Skipping data contracts
Without schemas and versioning rules, real-time pipelines fail unpredictably and silently.
Overbuilding before proving value
Start with a narrow set of high-value metrics, then expand once reliability is proven.
FAQ: Real-Time Analytics Architecture (Featured Snippet Style)
What is the best architecture for real-time analytics?
The best architecture for real-time analytics is typically a hybrid design: streaming ingestion and processing feeding a real-time OLAP serving layer for low-latency dashboards, plus a lakehouse/data lake for raw retention, governance, and reprocessing.
What is the difference between Lambda and Kappa architecture?
Lambda architecture uses separate batch and streaming pipelines and merges results. Kappa architecture uses a single streaming pipeline and relies on replaying events for reprocessing, reducing duplicated logic but requiring durable event storage and replay operations.
Do you need a data lake for real-time analytics?
Not always for dashboards, but a data lake or lakehouse is strongly recommended for raw event retention, auditing, backfills, and machine learning. Many teams pair it with a real-time OLAP store for interactive querying.
How do you ensure data quality in real-time analytics?
Use schema validation, data contracts, dead-letter handling, freshness SLAs, pipeline observability (lag/throughput), and deduplication/idempotency strategies to prevent bad data from spreading quickly—often supported by essential data management best practices.
Bringing It All Together
Choosing the best real-time analytics architecture comes down to matching your latency requirements with a design your team can operate confidently.

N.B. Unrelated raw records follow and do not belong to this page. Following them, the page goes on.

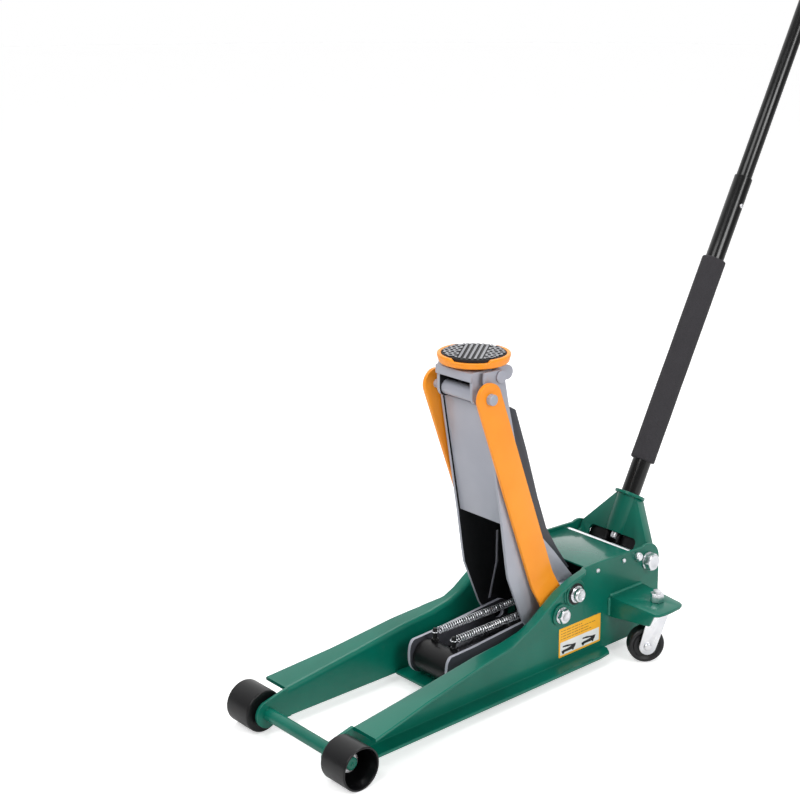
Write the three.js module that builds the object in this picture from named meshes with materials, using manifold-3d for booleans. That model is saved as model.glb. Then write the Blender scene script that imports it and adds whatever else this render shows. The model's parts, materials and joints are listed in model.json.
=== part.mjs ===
// Low-profile hydraulic floor jack, raised, with its two-piece handle leaning back.
// Millimetres, +Z up, the saddle end towards -X, the handle end towards +X, left side at -Y.
// Everything is placed from the front axle (X = 0) and the floor (Z = 0); the last lines
// move the finished group so that its box is centred over the origin.
import * as THREE from "three";
import { mergeVertices } from "three/addons/utils/BufferGeometryUtils.js";
import Module from "manifold-3d";

const wasm = await Module();
wasm.setup();

// ---------- driving dimensions ----------
const GAP = 0.3;                        // between pieces that touch
const RUN = 0.4;                        // radial play of a moving pin in its hole

// frame
const PLATE = 5;                        // side plate thickness
const FRAME_HALF = 70;                  // mid-plane to the inner face of a side plate
const FRAME_BOTTOM = 14.4;              // ground clearance of the side plates
const FRAME_REAR = 27;                  // side plate hump radius around the handle pivot
const LOBE_RADIUS = 20;                 // side plate nose around the front axle
const FLANGE_FRONT = 45;                // top flange width at the nose
const FLANGE_REAR = 13.5;               // top flange width beside the lift arm
const FOOT_WIDTH = 25.7;                // bottom flange width
const FOOT_END = 522;                   // rear end of the bottom flange
const MAIN = { x: 457, z: 123.1 };      // lift arm pivot
const MAIN_RADIUS = 12;
const HANDLE = { x: 624.7, z: 129.2 };  // handle socket pivot
const TIE = { x: 599, z: 143 };         // rod that ties the side plates together
const TIE_RADIUS = 6;
const COVER = { front: 495, rear: 592, top: 150, thickness: 3 };
const CROSS = { front: 231, rear: 267, thickness: 5 };
const BASE = { front: 500, rear: 604, thickness: 5.5 };

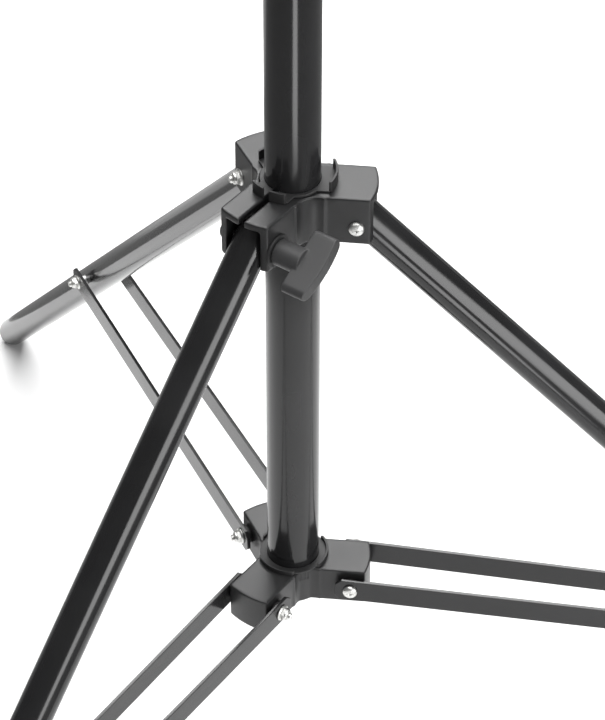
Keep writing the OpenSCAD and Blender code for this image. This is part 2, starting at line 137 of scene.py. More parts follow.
class StandColours(bpy.types.PropertyGroup):
    """Base colours of the finishes"""

    gloss_black: FloatVectorProperty(
        name="Gloss black", description="Powder coat on the mast and legs", subtype="COLOR",
        default=(0.012, 0.012, 0.0125), min=0, max=1)
    cast_black: FloatVectorProperty(
        name="Cast black", description="Satin coat on the collar, spider and mast head", subtype="COLOR",
        default=(0.014, 0.014, 0.0145), min=0, max=1)
    bar_black: FloatVectorProperty(
        name="Bar black", description="Paint on the braces and the winch", subtype="COLOR",
        default=(0.018, 0.018, 0.0185), min=0, max=1)
    moulded_black: FloatVectorProperty(
        name="Moulded black", description="Plastic of the bushes, the knob and the handle", subtype="COLOR",
        default=(0.052, 0.052, 0.053), min=0, max=1)
    zinc: FloatVectorProperty(
        name="Zinc", description="Plate on the bolts, nuts and screws", subtype="COLOR",
        default=(0.80, 0.80, 0.78), min=0, max=1)
    floor: FloatVectorProperty(
        name="Floor", description="Studio floor", subtype="COLOR", default=(0.93, 0.93, 0.93), min=0, max=1)


class StudioSettings(bpy.types.PropertyGroup):
    """Camera, light, and the glowing cards that paint reflections"""

    camera_place: FloatVectorProperty(
        name="Camera place", description="Where the camera stands", subtype="TRANSLATION",
        default=(0.1630, -1.4793, 1.7182))
    camera_tilt: FloatProperty(
        name="Camera tilt", description="Angle below the horizon", subtype="ANGLE",
        default=math.radians(40.34))
    camera_heading: FloatProperty(
        name="Camera heading", description="Turn about the vertical", subtype="ANGLE",
        default=math.radians(6.05))
    camera_roll: FloatProperty(
        name="Camera roll", description="Turn about the line of sight", subtype="ANGLE",
        default=math.radians(0.125))
    lens: FloatProperty(
        name="Lens", description="Focal length in millimetres", default=151.2, min=20, max=300)
    top: FloatProperty(name="Top light", description="Brightness of the softbox overhead", default=4.6, min=0)
    back: FloatProperty(name="Back light", description="Brightness of the softbox behind", default=9, min=0)
    right: FloatProperty(name="Right light", description="Brightness of the low softbox", default=6, min=0)
    # A dim glowing ring over the floor, seen only in reflections: a painted dark reflection in place of the
    # bright floor.
    flag: FloatProperty(name="Dark reflection", description="Brightness of the dark card", default=0.33, min=0)
    # A bright glowing card low in front, seen only in reflections: painted reflection streaks on the tubes.
    reflection_glow: FloatProperty(name="Reflection glow", description="Brightness of the low card", default=5.8, min=0)
    # A glowing card behind the stand, seen only in reflections: a painted reflection.
    far_card: FloatProperty(name="Far card", description="Brightness of the card behind", default=0.75, min=0)
    sky: FloatProperty(name="Sky", description="Brightness of the surroundings", default=0.12, min=0, max=3)


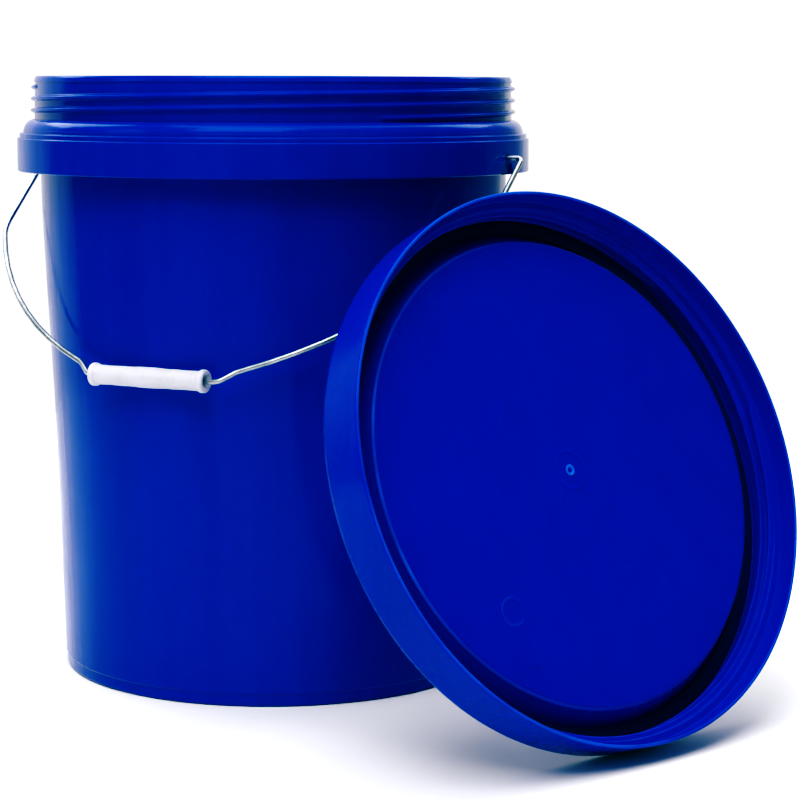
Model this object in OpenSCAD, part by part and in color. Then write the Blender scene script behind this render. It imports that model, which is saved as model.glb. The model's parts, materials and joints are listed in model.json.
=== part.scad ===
// Wash bucket: a screw-lid pail of about 20 litres with a wire bail.
// +Z is up and the origin is the middle of the underside, on the floor.
// The two bail holes are on the X axis and the bail hangs down in front, towards -Y.
// The lid is off, stands on the floor and leans back beside the +X bail hole, inside face outwards.

/* [Pail] */
// Height from the floor to the top of the rim
pail_h = 376; // [360:1:390]
// Outer radius of the foot
foot_r = 136.2; // [134:0.1:137]
// Height of the step between foot and wall
foot_h = 8; // [6:0.5:10]
// Outer radius of the wall just above the foot
wall_low_r = 137; // [136.5:0.1:138]
// Outer radius of the wall at its knee
wall_mid_r = 141.8; // [141:0.1:143]
// Height of the knee, where the taper grows
wall_mid_z = 170; // [150:5:190]
// Outer radius of the wall at the underside of the collar
wall_top_r = 148.3; // [147.5:0.1:148.6]
// Wall thickness
wall_t = 2.2; // [1.8:0.1:2.4]
// Height of the floor panel's underside above the ground
floor_gap = 5; // [3:0.5:6]
// Thickness of the floor panel
floor_t = 3; // [2.5:0.5:4]
// Number of stiffening ribs under the floor
floor_ribs = 12; // [6:1:16]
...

For many modern organizations, the most durable approach is a hybrid real-time analytics stack: streaming + OLAP for speed, lakehouse for truth, and strong observability for reliability.
With the right architecture in place, real-time analytics becomes more than fast dashboards-it becomes a foundation for smarter products, faster decisions, and automation-ready intelligence across the business.